[Directions for this task]
Every line in the listing below from the one with "Recreate this object" through the one with "# because the" is to be reproduced exactly, both ends included; leave out the rest.

[Dataset entries]

* * *

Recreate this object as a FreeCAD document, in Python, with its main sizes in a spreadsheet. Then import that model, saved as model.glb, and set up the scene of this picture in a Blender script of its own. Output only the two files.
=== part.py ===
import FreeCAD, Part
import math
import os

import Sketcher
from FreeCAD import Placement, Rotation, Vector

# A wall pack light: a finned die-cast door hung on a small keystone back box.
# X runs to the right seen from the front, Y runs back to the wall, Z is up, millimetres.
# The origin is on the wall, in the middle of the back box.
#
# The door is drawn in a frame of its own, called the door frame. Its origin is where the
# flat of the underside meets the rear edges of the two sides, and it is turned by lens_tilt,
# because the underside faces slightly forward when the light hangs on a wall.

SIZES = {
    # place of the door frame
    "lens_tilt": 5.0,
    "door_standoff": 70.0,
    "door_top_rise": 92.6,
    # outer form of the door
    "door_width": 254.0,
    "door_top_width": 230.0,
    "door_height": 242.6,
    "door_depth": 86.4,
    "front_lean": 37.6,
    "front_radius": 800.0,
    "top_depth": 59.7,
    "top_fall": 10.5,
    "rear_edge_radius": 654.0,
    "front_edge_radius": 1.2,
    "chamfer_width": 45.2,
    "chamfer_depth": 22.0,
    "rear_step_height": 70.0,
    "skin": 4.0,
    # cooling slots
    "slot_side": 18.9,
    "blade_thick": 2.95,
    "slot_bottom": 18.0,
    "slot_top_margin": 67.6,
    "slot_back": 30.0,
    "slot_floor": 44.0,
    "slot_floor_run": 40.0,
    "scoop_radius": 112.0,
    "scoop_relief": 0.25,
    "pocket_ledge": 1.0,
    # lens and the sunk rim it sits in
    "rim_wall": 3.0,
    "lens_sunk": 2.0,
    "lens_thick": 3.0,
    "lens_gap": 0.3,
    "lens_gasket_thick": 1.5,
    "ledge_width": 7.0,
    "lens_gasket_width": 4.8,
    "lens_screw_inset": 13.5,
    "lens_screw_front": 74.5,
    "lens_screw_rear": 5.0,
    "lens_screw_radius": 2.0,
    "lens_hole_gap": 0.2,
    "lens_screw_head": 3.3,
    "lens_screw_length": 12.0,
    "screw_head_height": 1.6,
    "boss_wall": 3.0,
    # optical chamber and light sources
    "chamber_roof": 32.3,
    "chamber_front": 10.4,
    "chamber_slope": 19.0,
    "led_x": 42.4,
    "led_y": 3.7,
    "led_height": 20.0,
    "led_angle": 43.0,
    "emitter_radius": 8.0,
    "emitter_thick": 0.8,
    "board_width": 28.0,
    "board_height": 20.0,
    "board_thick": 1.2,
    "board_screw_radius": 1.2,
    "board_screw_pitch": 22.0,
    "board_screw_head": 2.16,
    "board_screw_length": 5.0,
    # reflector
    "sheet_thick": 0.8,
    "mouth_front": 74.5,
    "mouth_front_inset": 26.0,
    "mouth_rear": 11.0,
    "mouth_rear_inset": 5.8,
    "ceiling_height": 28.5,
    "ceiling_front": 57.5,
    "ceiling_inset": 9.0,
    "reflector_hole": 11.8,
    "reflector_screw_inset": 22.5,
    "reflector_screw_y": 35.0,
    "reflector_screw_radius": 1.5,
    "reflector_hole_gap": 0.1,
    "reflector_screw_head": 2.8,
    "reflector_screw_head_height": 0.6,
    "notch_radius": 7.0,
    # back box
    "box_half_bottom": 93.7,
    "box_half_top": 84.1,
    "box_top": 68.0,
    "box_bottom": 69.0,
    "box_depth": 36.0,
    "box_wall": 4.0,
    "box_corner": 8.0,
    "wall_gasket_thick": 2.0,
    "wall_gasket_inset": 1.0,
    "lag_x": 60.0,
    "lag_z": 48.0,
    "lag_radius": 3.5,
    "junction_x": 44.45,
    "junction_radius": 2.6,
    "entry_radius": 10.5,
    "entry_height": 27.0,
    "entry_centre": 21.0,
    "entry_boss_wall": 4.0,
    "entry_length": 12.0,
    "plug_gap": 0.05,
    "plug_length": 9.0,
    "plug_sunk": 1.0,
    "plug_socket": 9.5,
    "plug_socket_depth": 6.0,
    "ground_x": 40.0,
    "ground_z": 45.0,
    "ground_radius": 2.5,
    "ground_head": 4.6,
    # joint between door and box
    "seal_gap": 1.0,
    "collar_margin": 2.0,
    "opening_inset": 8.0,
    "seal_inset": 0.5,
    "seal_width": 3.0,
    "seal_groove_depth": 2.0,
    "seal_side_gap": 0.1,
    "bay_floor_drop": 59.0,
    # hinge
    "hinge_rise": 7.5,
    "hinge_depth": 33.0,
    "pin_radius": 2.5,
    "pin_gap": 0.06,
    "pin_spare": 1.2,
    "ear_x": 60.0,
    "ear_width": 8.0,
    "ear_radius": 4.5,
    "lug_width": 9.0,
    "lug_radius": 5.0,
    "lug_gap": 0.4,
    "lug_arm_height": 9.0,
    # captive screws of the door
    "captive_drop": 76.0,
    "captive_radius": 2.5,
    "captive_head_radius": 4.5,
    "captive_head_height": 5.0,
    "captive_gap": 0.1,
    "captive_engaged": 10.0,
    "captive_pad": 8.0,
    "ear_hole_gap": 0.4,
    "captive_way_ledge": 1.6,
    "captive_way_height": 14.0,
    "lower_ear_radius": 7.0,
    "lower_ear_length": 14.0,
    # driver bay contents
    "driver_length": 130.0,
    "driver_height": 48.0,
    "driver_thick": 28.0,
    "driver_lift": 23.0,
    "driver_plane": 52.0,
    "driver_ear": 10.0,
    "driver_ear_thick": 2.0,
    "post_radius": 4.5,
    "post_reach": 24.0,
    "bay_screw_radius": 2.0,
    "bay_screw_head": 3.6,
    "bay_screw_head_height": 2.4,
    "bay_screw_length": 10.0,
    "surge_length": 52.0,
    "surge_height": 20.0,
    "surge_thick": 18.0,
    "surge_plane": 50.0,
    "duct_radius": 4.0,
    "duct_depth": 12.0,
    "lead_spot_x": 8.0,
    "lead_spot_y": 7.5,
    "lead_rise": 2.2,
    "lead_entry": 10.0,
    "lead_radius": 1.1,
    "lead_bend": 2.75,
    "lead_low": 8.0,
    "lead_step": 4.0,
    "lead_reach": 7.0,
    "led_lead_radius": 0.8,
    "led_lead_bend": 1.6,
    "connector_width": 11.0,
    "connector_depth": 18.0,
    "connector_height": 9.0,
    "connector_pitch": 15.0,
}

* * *

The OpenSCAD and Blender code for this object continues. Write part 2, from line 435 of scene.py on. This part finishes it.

* * *

[Task response]
Recreate this object as a FreeCAD document, in Python, with its main sizes in a spreadsheet. Then import that model, saved as model.glb, and set up the scene of this picture in a Blender script of its own. Output only the two files.
=== part.py ===
import FreeCAD, Part
import math
import os

import Sketcher
from FreeCAD import Placement, Rotation, Vector

# A wall pack light: a finned die-cast door hung on a small keystone back box.
# X runs to the right seen from the front, Y runs back to the wall, Z is up, millimetres.
# The origin is on the wall, in the middle of the back box.
#
# The door is drawn in a frame of its own, called the door frame. Its origin is where the
# flat of the underside meets the rear edges of the two sides, and it is turned by lens_tilt,
# because the underside faces slightly forward when the light hangs on a wall.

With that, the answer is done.